Somehow, it was enough. She practically stuffed Sophia into the truck's cab and climbed in after her. She kicked a Walker back as it reached the door and slammed the door shut. She pulled her daughter into her lap despite the cramped space and hugged her as tightly as she could.
"Where's Daddy? Where's Andrea?"
Carol shushed Sophia. Even as she did so, she saw Daryl making the wild run across the lawn of the CDC with long strides. He flung what he was carrying into the back of the truck seconds before he yanked the door open, jumped inside, and slammed it back. Immediately, he wrapped his arms around Carol and Sophia both, pulling them down, together, toward his lap to cover them with his body.

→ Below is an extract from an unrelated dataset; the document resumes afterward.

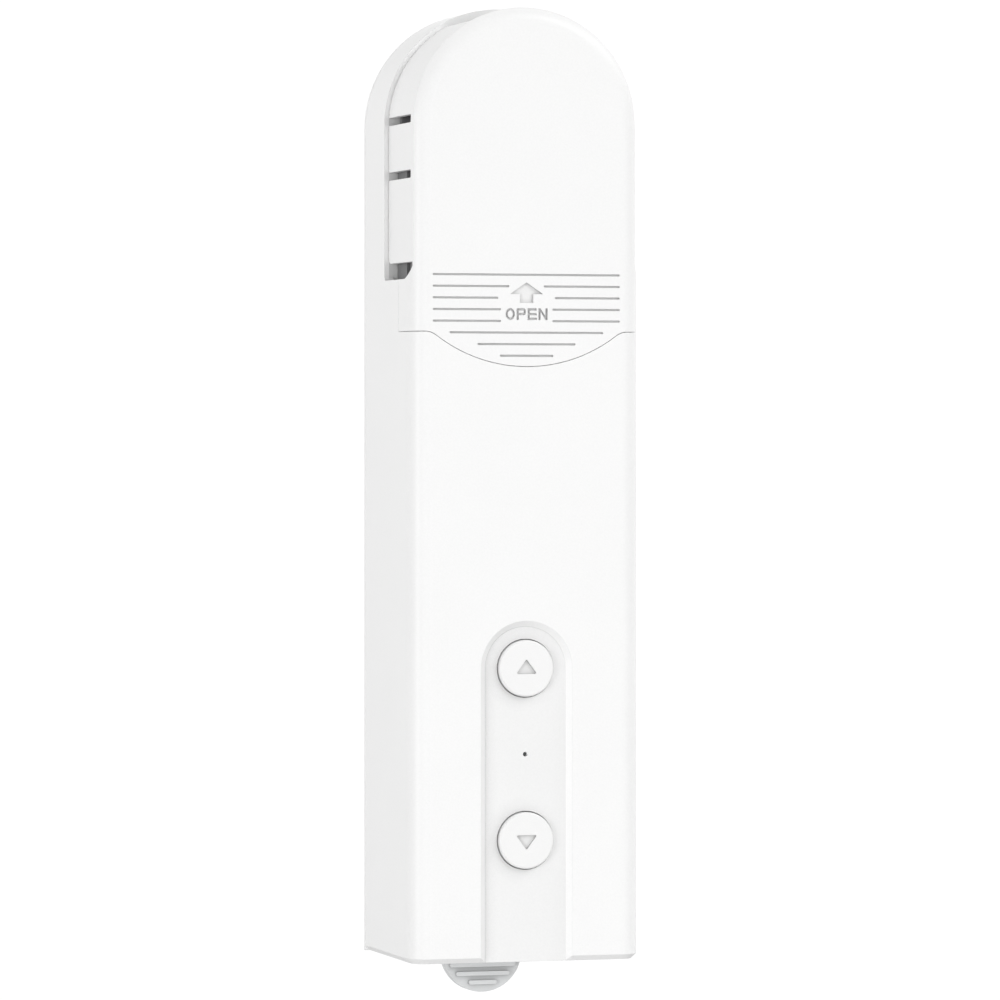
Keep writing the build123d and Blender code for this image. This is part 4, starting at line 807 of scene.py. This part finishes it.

The CDC would explode. They knew that. There was no getting out of there before it did. All they could do was hope that the explosion left their vehicles intact.
"Where's Andrea?" Carol asked, peeking out of the window as much as she could. People were scrambling toward vehicles. "Daryl? Where's Andrea?" Daryl was completely silent. He said nothing. He acted as though he couldn't hear her—something that was actually possible since he'd been closer to the grenade when it had gone off in the building.
She felt his muscles relax slightly, though. At that precise moment, she saw what made them relax.
Dale hopped down from the window and Andrea hopped after him, into his arms. Together, arms locked, they ran for the vehicles.
"She made it," Daryl said, breathing out a sigh. "She's OK. She's out. She made it."
"Andrea?" Sophia asked, not complaining about her position, practically crushed under Carol and Daryl both.
"She's alright, sweetheart," Carol assured her daughter.
She jerked when the explosion happened—unexpected to them all without a clock to keep track of the seconds ticking down. Carol buried her face against Sophia and Daryl pressed down on her. Still, the truck was still standing and, when she sat up, so were all the other vehicles.
For a moment, they sat, all of them shaking, and watched the burning remnants of what had once been the CDC—the last monument of civilization as they'd known it, perhaps.
Ahead, Shane moved his vehicle and, taking the lead, started to lead them out of Atlanta in a somber caravan. Everyone followed.
They didn't know where they were going—not exactly—but they couldn't stay here. Atlanta was gone. The world, as they knew it, was gone.
There was nowhere else to go except onward.